Historie van het Sint Janskerkhof

Het Sint Janskerkhof heeft een doorlopende geschiedenis van meer dan 1400 jaar. Over het ontstaan en de vroegste geschiedenis zijn er alleen maar veronderstellingen mogelijk, omdat betrouwbare bronnen meestal ontbreken. Zeker is dat er vanaf de oudste bronnen sprake is van een verering van de locatie van het kerkhof. Die verering duurt tot op heden voort.

Kerk en nederzetting bij het kerkhof
De veronderstelling is dat op de heuvel vanaf circa 600 tot het einde van de 15e eeuw een kleine nederzetting heeft bestaan. Tussen 700 en 750 heeft het christelijk geloof vaste voet in het Gooi gekregen. Aannemelijk is dat in die tijd of vlak daarna het eerste kerkje op deze plek gebouwd is. De meningen zijn verdeeld aan wie dit eerste kerkje toen toegewijd was, aan Sint Vitus of Sint Jan. Het gehele Gooi viel in de vroege middeleeuwen onder het gezag van de abdij van Elten die als patroonheilige Sint Vitus had. 

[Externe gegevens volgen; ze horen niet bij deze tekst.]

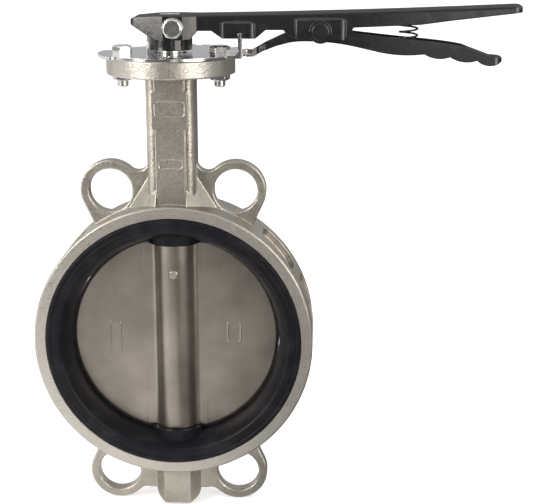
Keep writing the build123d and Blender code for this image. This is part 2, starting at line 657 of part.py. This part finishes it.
with BuildPart() as set_bolt_washer:
    with BuildSketch(Plane.XZ.offset(HEAD_HALF_Y)):
        with Locations((SET_BOLT_X, SET_BOLT_Z)):
            Circle(7.4)
            Circle(BOLT_R + 0.2, mode=Mode.SUBTRACT)
        with Locations((SET_BOLT_X, SET_BOLT_Z + 6)):
            Rectangle(0.9, 6, rotation=20, mode=Mode.SUBTRACT)
    extrude(amount=WASHER_T)
set_bolt_washer.part.label = "set_bolt_washer"
export_step(set_bolt_washer.part, "parts/set_bolt_washer.step")

# ---- trigger: a rocking channel, its tongue in a notch and its grip under the arm -----------------
with BuildPart() as trigger:
    with BuildSketch(Plane.XZ) as trigger_side:
        with BuildLine():
            Polyline((TONGUE_TIP_X, 208.0), (59.5, 208.3), (66.4, 212.6), (75.7, 216.3), (83.8, 218.4))
            Spline((83.8, 218.4), (99.7, 219.6), (121.5, 217.8), (145.4, 213.0),
                   tangents=((1, 0.25), (1, -0.2)))
            ThreePointArc((145.4, 213.0), (163.3, 210.3), (180.2, 210.9))
            ThreePointArc((180.2, 210.9), (189.2, 207.8), (198.5, 208.9))
            ThreePointArc((198.5, 208.9), (207.6, 205.5), (217.5, 206.5))
            ThreePointArc((217.5, 206.5), (226.5, 202.8), (TRIGGER_END_X, 206.1))
            Polyline((TRIGGER_END_X, 206.1), (235.0, 208.8), (227.5, 209.3), (207.5, 216.8))
            Spline((207.5, 216.8), (179.2, 220.6), (149.3, 223.6), (130.5, 226.0),
                   tangents=((-1, 0.2), (-1, 0.15)))
            Polyline((130.5, 226.0), (120.5, 231.2), (93.7, 231.2), (82.7, 224.9), (66.4, 217.4),
                     (58.5, 213.2), (TONGUE_TIP_X, 213.2), (TONGUE_TIP_X, 208.0))
        make_face()
    extrude(amount=GRIP_HALF_Y, both=True)
    with BuildSketch(Plane.XY.offset(200)) as trigger_plan:
        with BuildLine():
            Polyline((TONGUE_TIP_X, TONGUE_HALF_Y), (63.5, TONGUE_HALF_Y), (68.5, TRIGGER_HALF_Y),
                     (133, TRIGGER_HALF_Y), (141, GRIP_HALF_Y), (TRIGGER_END_X, GRIP_HALF_Y),
                     (TRIGGER_END_X, -GRIP_HALF_Y), (141, -GRIP_HALF_Y), (133, -TRIGGER_HALF_Y), (68.5, -TRIGGER_HALF_Y),
                     (63.5, -TONGUE_HALF_Y), (TONGUE_TIP_X, -TONGUE_HALF_Y), close=True)
        make_face()
        fillet(trigger_plan.vertices().group_by(Axis.X)[-1], 6)
    extrude(amount=40, mode=Mode.INTERSECT)
    # the hollow inside, open above: narrow past the pivot, wider in the grip
    with BuildSketch(Plane.XZ):
        with BuildLine():
            Polyline((88, 222.8), (100, 222.9), (121.5, 220.8), (142.5, 216.5), (142.5, 240), (88, 240),
                     close=True)
        make_face()
    extrude(amount=TRIGGER_HALF_Y - TRIGGER_WALL, both=True, mode=Mode.SUBTRACT)
    with BuildSketch(Plane.XZ):
        with BuildLine():
            Polyline((141.5, 216.7), (145.4, 215.9), (162, 213.4), (180.5, 213.4), (199.5, 211.2), (211, 209.8),
                     (211, 240), (141.5, 240), close=True)
        make_face()
    extrude(amount=GRIP_HALF_Y - TRIGGER_WALL, both=True, mode=Mode.SUBTRACT)
    with BuildSketch(Plane.XZ):
        with Locations((PIVOT_X, PIVOT_Z)):
            Circle(PIVOT_R + 0.05)
    extrude(amount=HEAD_HALF_Y, both=True, mode=Mode.SUBTRACT)
trigger.part.label = "trigger"
export_step(trigger.part, "parts/trigger.step")

# ---- trigger pin, headed at the front and held by a clip at the back ------------------------------
with BuildPart() as trigger_pin:
    pin_centre = (PIVOT_X, PIVOT_Z)
    for radius, depth in ((PIN_COLLAR_R, PIN_COLLAR_T), (PIN_HEAD_R, PIN_HEAD_T)):
        with BuildSketch(Plane.XZ.offset(BOSS_Y)):
            with Locations(pin_centre):
                Circle(radius)
        extrude(amount=depth)
        fillet(trigger_pin.faces().sort_by(Axis.Y)[0].edges(), 0.6 * PIN_COLLAR_T)
    with BuildSketch(Plane.XZ.offset(BOSS_Y)):
        with Locations(pin_centre):
            Circle(PIVOT_R)
    extrude(amount=-BOSS_Y - PIN_TAIL_Y)
    chamfer(trigger_pin.faces().sort_by(Axis.Y)[-1].edges(), 0.6)
    with BuildSketch(Plane.XZ.offset(-CLIP_Y)):
        with Locations(pin_centre):
            Circle(PIVOT_R + 1)
            Circle(PIVOT_R - 0.8, mode=Mode.SUBTRACT)
    extrude(amount=-1.2, mode=Mode.SUBTRACT)
trigger_pin.part.label = "trigger_pin"
export_step(trigger_pin.part, "parts/trigger_pin.step")

with BuildPart() as trigger_pin_clip:
    with BuildSketch(Plane.XZ.offset(-CLIP_Y - 0.1)):
        with Locations((PIVOT_X, PIVOT_Z)):
            Circle(6.6)
            Circle(PIVOT_R - 0.75, mode=Mode.SUBTRACT)
        with Locations((PIVOT_X, PIVOT_Z - 6)):
            Rectangle(5.4, 9, mode=Mode.SUBTRACT)
    extrude(amount=-1.0)
trigger_pin_clip.part.label = "trigger_pin_clip"
export_step(trigger_pin_clip.part, "parts/trigger_pin_clip.step")

# ---- trigger spring: a coil between the trigger's floor and the arm's ceiling ---------------------
with BuildPart() as trigger_spring:
    coil_height = SPRING_TOP_Z - SPRING_FOOT_Z
    with BuildLine():
        coil = Helix(pitch=coil_height / SPRING_TURNS, height=coil_height, radius=SPRING_R,
                     center=(SPRING_X, 0, SPRING_FOOT_Z))
    with BuildSketch(Plane(coil @ 0, z_dir=coil % 0)):
        Circle(SPRING_WIRE_R)
    sweep(path=coil, is_frenet=True)
trigger_spring.part.label = "trigger_spring"
export_step(trigger_spring.part, "parts/trigger_spring.step")
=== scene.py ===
from math import radians

import bpy
from mathutils import Matrix, Vector


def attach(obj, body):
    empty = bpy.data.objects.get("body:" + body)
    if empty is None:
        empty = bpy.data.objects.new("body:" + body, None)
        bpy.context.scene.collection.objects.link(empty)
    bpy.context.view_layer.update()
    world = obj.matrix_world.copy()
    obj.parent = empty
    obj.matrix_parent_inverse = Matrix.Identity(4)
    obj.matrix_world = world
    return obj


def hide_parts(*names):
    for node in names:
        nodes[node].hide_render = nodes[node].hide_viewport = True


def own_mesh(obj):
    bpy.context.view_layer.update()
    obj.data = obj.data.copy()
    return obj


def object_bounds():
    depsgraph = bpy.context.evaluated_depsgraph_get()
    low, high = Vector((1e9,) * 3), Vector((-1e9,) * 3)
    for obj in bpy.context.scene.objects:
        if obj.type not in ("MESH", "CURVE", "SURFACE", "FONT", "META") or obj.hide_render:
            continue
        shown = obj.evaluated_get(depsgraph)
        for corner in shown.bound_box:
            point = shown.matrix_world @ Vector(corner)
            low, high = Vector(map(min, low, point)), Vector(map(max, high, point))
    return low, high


# Looks for the wafer butterfly valve.  Metres, in the CAD's frame: +Y along the pipe, +Z up the
# stem.  Every CAD node but the trigger's spring keeps its own mesh, and all of them get a
# procedural finish here.  Sizes whose names end in _mm are millimetres.
MM = 0.001
# a noise texture of scale 1 has spots about 0.6 across
NOISE_PER_GRAIN = 0.6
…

In 1085 krijgt het kapittel van Sint Jan in Utrecht gronden aan de zuidkant van het Gooi in bezit. Het kapittel heeft waarschijnlijk op of bij deze eigen gronden een kerk gesticht. Uit de latere stukken is op te maken dat dit de kerk op het Sint Janskerkhof is geweest. Dat kan de reden zijn dat de beschermheilige van de kerk Sint Jan of Johannes de Doper is. 

Het kan ook zijn dat de kapel is opgericht kort na de machtsovername in 719 door de Franken. Zij beleden en verspreidden het Christendom en hebben mogelijk om die reden de doopkapel vernoemd naar Johannes de Doper.

Bij de reformatie worden rond 1580 de kerken, kerk- en armengoederen van de katholieken afgenomen. Kerkdiensten worden verboden, zo ook die in de kerk op het Sint Janskerkhof. 

De kerk wordt nog datzelfde jaar afgebroken maar ook daarna blijven de katholieken een grote eerbied houden voor het kerkhof. Men blijft geloven dat daar verscheidene mirakelen zijn gebeurd. De plek blijft in gebruik als bedevaartplaats en begraafplaats.

Legenden
Over het kerkhof bestaan enkele legenden. Lambertus Hortenius tekent de oudste op die vertelt van de gruwelijke moord op drie zusjes op de plaats waar het kerkhof is gesticht en waar hun lijken zijn gevonden.

Een andere legende (18e eeuwse versie) is de volgende: als een monnik in het jaar 893 terugkeert uit het Heilige Land, heeft hij een bijzonder waardevolle schat bij zich. In zijn zilveren draagkistje zitten stukjes van de beenderen van Johannes de Doper. Als de monnik bij Laren verdwaalt, wordt hij beroofd en vermoord op de heuvel van het huidige kerkhof.

De rovers begraven het lijk en gooien de beenderen weg. Het zilveren kistje vonden de rovers waardevoller dan de inhoud. Schapen vonden de botjes en bleven als versteend staan, terwijl ook de botjes niet los waren te wrikken.

Pas toen de pastoor de H. Mis opdroeg,  lieten ze los. Nadat een paar dagen later ook het lijk van de pelgrim was gevonden op de heuvel, wordt het kerkhof gesticht.

P.J. Margry, ‘Larense mythologie en de vroege Sint-Janscultus’, in: L. Janssen, K. Loeff (red.), Getuigenis op straat, de Larense Sint-Janstraditie, Laren 2005.

Onderhoud
Rond het kerkje werden de doden begraven en zo ontstond het Sint Janskerkhof met afgebroken tufstenen kruis (1586).